I was speaking generally not aiming at anyone in particular everyone has there own ways of doing things I just can't make the sense of that particular method thats all.

Why would you outweigh a calcium balancer with more calcium?
Everyones supplemental routines are different, nutrobal is designed to be used daily I use it daily for all my reps.


----------



## sn8ks4life (Jul 27, 2011)

Salazare Slytherin said:


> I was speaking generally not aiming at anyone in particular everyone has there own ways of doing things I just can't make the sense of that particular method thats all.
> 
> Why would you outweigh a calcium balancer with more calcium?
> Everyones supplemental routines are different, *nutrobal is designed to be used daily* I use it daily for all my reps.

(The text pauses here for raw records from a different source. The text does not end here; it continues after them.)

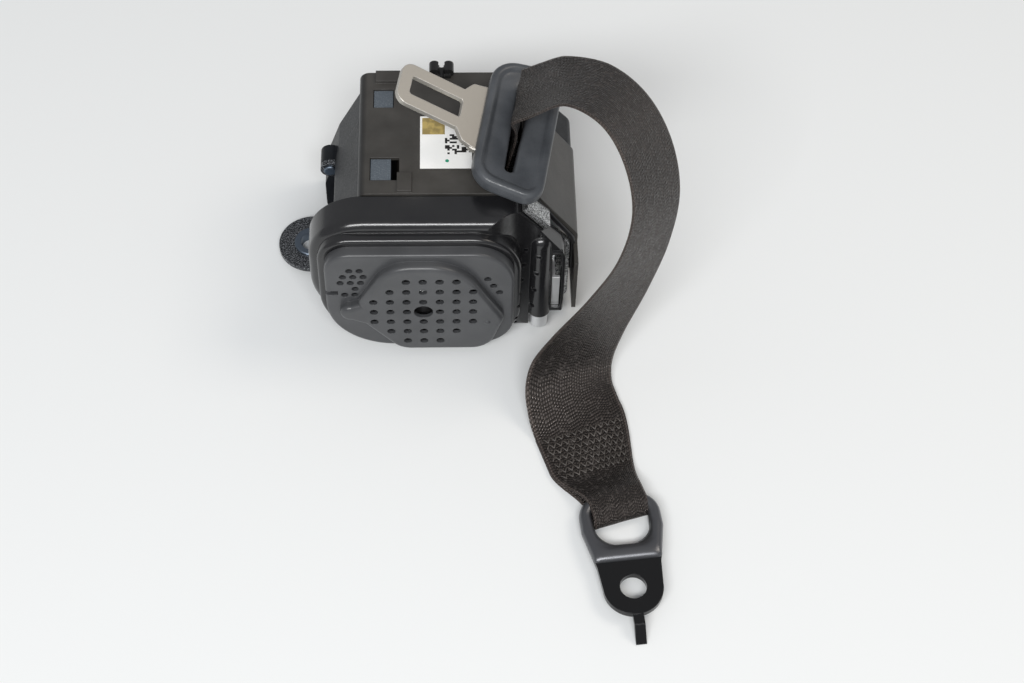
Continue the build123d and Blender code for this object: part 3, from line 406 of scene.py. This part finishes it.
# The loop's stations, as in the part's source. They were picked from a fit to the photograph and rounded:
# centre x, y, z, then heading and lift in degrees of the line across.
loopStations = [
    (134, -112, 1.8, 12, 0),
    (131, -103, 4, 12, -7),
    (129, -93, 9, 14, -16),
    (131, -84, 18, 19, -25),
    (138, -79, 33, 27, -30),
    (151, -73, 57, 38, -30),
    (162, -65, 80, 47, -29),
    (167, -53, 101, 51, -28),
    (163, -38, 119, 53, -26),
    (152, -23, 132, 56, -23),
    (135, -10, 135, 60, -17),
    (118, -4, 127, 72, -8),
]
runDirection = unit(np.array(strap["exit"]) - np.array(strap["tangent"]))
barTurn = math.radians(strap["anchorTurn"])
barPlace = np.array([strap["anchor"][0] - strap["barY"] * math.sin(barTurn),
                     strap["anchor"][1] + strap["barY"] * math.cos(barTurn)])


def acrossAt(heading, lift):
    h, l = np.radians(heading), np.radians(lift)
    return np.stack([np.cos(l) * np.cos(h), np.cos(l) * np.sin(h), np.sin(l)], -1)


def endStations():
    # The doubled end in the plane from the bar to the first station: below the bar, round it, back on top.
    # Each place is its distance from the bar and its height.
    first = np.array(loopStations[0][:2], float)
    along = unit(first - barPlace)
    reach = float(np.linalg.norm(first - barPlace))
    r, z = strap["wrapRadius"], strap["barZ"]
    wrap = np.radians(np.arange(-90, -271, -22.5))
    low = [(reach, 0.62), (reach * 0.7, 0.62), (24, 0.62), (14, 0.62), (6, 0.64)]
    high = [(6, 8.1), (12, 5.6), (18, 3.2), (25, 2.0), (reach * 0.75, 1.8)]
    around = [(strap["wrapReach"] * math.cos(w), z + r * math.sin(w)) for w in wrap]
    places = np.array(low + around + high)
    share = np.clip(places[:, 0] / reach, 0, 1)
    centre = np.concatenate([barPlace + places[:, :1] * along, places[:, 1:]], 1)
    heading = strap["wrapTurn"] + (loopStations[0][3] - strap["wrapTurn"]) * share
    return centre, acrossAt(heading, np.zeros(len(share)))


def smoothPath(knots, values, step):
    # Catmull-Rom between knots, as whole arrays: each sample blends its four neighbours, and the ends are
    # carried on in a straight line.
    gaps = np.linalg.norm(np.diff(knots, axis=0), axis=1)
    counts = np.maximum(np.ceil(gaps / step).astype(int), 1)
    span = np.repeat(np.arange(len(gaps)), counts)
    starts = np.concatenate([[0], np.cumsum(counts)[:-1]])
    t = ((np.arange(len(span)) - starts[span]) / counts[span])[:, None]
    every = np.concatenate([2 * values[:1] - values[1:2], values, 2 * values[-1:] - values[-2:-1]])
    a, b, c, d = (every[span + k] for k in range(4))
    square, cube = (2 * a - 5 * b + 4 * c - d) * t ** 2, (3 * b - a - 3 * c + d) * t ** 3
    mixed = 0.5 * (2 * b + (c - a) * t + square + cube)
    return np.concatenate([mixed, values[-1:]])


def strapPath():
    endCentre, endAcross = endStations()
    loop = np.array(loopStations, float)
    top = np.array(strap["exit"]) + runDirection * strap["runTop"]
    knots = np.concatenate([endCentre, loop[:, :3], top[None]])
    topAcross = acrossAt([90 - strap["turned"]], [0])
    across = np.concatenate([endAcross, acrossAt(loop[:, 3], loop[:, 4]), topAcross])
    path = smoothPath(knots, np.concatenate([knots, across], 1), strap["step"])
    downCount = int(np.linalg.norm(top - np.array(strap["tangent"])) / strap["runStep"])
    t = np.linspace(0, 1, downCount + 1)[1:, None]
    sides = acrossAt(90 - strap["turned"] * (1 - t[:, 0]), 0 * t[:, 0])
    return np.concatenate([path, np.concatenate([top + (np.array(strap["tangent"]) - top) * t, sides], 1)])


def makeStrap():
    # A flat band carried along the path: a thin rounded bar in section, crowned where it is gathered.
    path = strapPath()
    centre, across = path[:, :3], path[:, 3:6]
    away = np.linalg.norm(centre[:, :2] - barPlace, axis=1)
    reaches = np.array([strap["gatherLeft"], strap["gatherRight"]])
    low = centre[:, 2:] < strap["gatherBelow"]
    gathers = np.clip(1 - (away[:, None] - strap["gatherFrom"]) / reaches, 0, 1) * low
    gathers = gathers * gathers * (3 - 2 * gathers)
    gather = gathers[:, :1]
    # Round the tongue's slot the near edge is pulled in, with ripples, and above it the fold leans left.
    travelled = np.concatenate([[0], np.cumsum(np.linalg.norm(np.diff(centre, axis=0), axis=1))])
    slot = np.array(strap["exit"]) + runDirection * strap["slotHeight"]
    fromSlot = travelled[np.argmin(np.linalg.norm(centre - slot, axis=1))] - travelled
    centre[:, 0] -= strap["bulge"] * np.exp(-((fromSlot - strap["bulgeAt"]) / strap["bulgeReach"]) ** 2)
    fade = strap["pullFrom"] - strap["pullTo"]
    pulled = np.clip((strap["pullFrom"] - np.abs(fromSlot)) / fade, 0, 1)
    pulled = pulled * pulled * (3 - 2 * pulled)
    ahead = unit(np.gradient(centre, axis=0))
    across = unit(across - ahead * (across * ahead).sum(1, keepdims=True))
    normal = np.cross(across, ahead)
    half = strap["width"] / 2
    sides = half + (strap["gatherWidth"] / 2 - half) * gathers
    v = np.linspace(-1, 1, strap["columns"])
    t = strap["thickness"] / 2
    # the section: over the top from one edge to the other, then back underneath, thinning as a quarter circle
    # over the last edgeRound millimetres
    v2 = np.concatenate([v, v[::-1]])
    side = np.repeat([1.0, -1.0], strap["columns"])
    pastFlat = np.clip((np.abs(v2) * half - (half - strap["edgeRound"])) / strap["edgeRound"], 0, 1)
    thin = np.sqrt(np.clip(1 - pastFlat ** 2, 0.02, 1))
    # the crown rises whichever way the webbing's face is turned, and fades where it stands upright
    hump = np.cos(v2 * math.pi * 2.5) * strap["crownWave"] + (1 - v2 ** 2) * strap["crown"]
    crown = hump[None, :] * (gather ** 1.5 * normal[:, 2:])
    ripple = strap["ripple"] * np.sin(v2 * math.pi * strap["ripples"])[None, :] * pulled[:, None]
    offset = side * t * thin
    narrow = np.where(v2[None, :] > 0, sides[:, 1:], sides[:, :1])
    outward = v2[None, :] * narrow + strap["pull"] * pulled[:, None] * (1 - v2[None, :]) / 2
    points = (centre[:, None] + across[:, None] * outward[..., None]
              + normal[:, None] * (offset[None, :] + crown + ripple)[..., None])
    uv = np.stack([np.broadcast_to(v2[None, :] * half, points.shape[:2]),
                   np.broadcast_to(travelled[:, None], points.shape[:2])], -1)
    points = capped(points)
    uv = np.concatenate([uv[:1], uv, uv[-1:]])
    piece = gridMesh("webbing", points, closedRows=False, uv=uv)
    return piece, travelled, centre, across, normal, sides / half


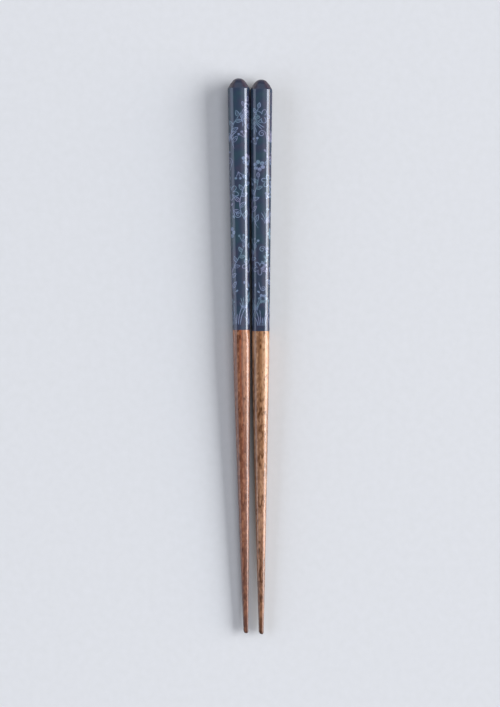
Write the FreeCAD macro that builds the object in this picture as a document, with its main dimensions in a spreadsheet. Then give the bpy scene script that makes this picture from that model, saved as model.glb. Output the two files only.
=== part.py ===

but daily use of nutrobal with Leos can be detrimental.. i know, not the species in question but, i have to agree with you thou, everyone does have there own ways of supplementing, as long as it works who's to complain?? prob a few peeps but meh, lol..i still wont be supplementing everyday thou:2thumb:


----------



## Salazare Slytherin (Oct 21, 2009)

sn8ks4life said:


> but daily use of nutrobal with Leos can be detrimental.. i know, not the species in question but, i have to agree with you thou, everyone does have there own ways of supplementing, as long as it works who's to complain?? prob a few peeps but meh, lol..i still wont be supplementing everyday thou:2thumb:


 
Nutrobal IS designed to be used daily but is not species specific, but based on body on mass to the animal in question, Nutrobal can be used daily with geckos in the right volumes.: victory:

It is not likley you are going to poison your gecko with nutrobal to be perfectly honest.
And seeing as there is a picture of a water dragon on the front of nutrobal that says quite a bit


----------



## vgorst (Sep 27, 2011)

sn8ks4life said:


> i know, she was in a right state so thin she was literally just bones, and all ive mentioned too, so wrong, i just got her bought into me at the pet shop i work at and dumped on me, cost me a fortune but well worth it, she's gone to a lovely home now with another 2 F and 1 M:2thumb: and fair play, what vet do you use? i use downlands in emsworth.
> im chris BTW hi lol


Hi, I'm vickie lol

I use chine house in loughborough, the specialist there even knew what my crocodile skink was (which makes a change lol)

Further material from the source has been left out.